An Organization of American States (OAS) Working Group of international experts has issued a series of recommendations on how countries in the Americas may improve cooperation to strengthen their fight against cybercrime after meeting recently at the OAS. The recommendations, which seek to strengthen cooperation between countries of the Americas to prevent, investigate, prosecute and punish cybercrime, are to be evaluated during an upcoming high-level OAS meeting of governments in Brazil.
The Working Group met on January 21 and 22 at OAS headquarters in Washington, D.C. Its recommendations, which can be found here, seek to:

1. Establish cybercrime-specialized law enforcement units in countries of the Americas that do not yet have them;
2. Take further legislative steps to define cybercrime and how to prosecute it;
3. To consolidate cybercrime-fighting networks in the Americas to facilitate cooperation between governments;
4. To provide law enforcement training against cybercrime; and
5. To promote cooperation on fighting cybercrime with other international bodies, such as the Council of Europe.

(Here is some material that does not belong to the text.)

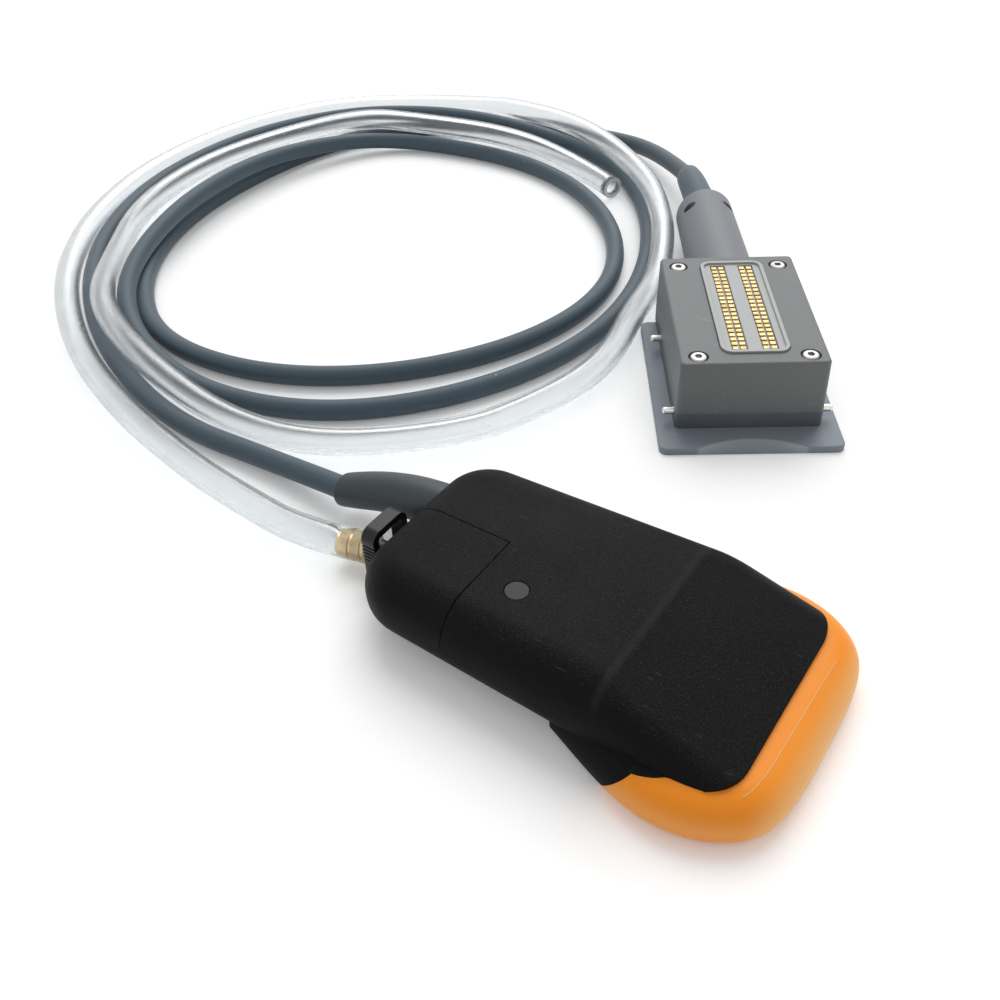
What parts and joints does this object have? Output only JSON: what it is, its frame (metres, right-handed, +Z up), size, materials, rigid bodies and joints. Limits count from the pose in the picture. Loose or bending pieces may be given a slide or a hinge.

The Working Group’s recommendations will be considered during the Eight Meeting of Ministers of Justice or other Ministers or Attorneys General of the Americas (REMJA-VIII), to be held from February 24 to 26, 2010, in Brasilia, Brazil.

During the last several years, this Working Group’s recommendations on cybercrime have resulted in the implementation of concrete measures involving cybercrime-fighting training, the exchange of cybercrime-related information between national agencies and improved law enforcement cooperation between governments and other international bodies.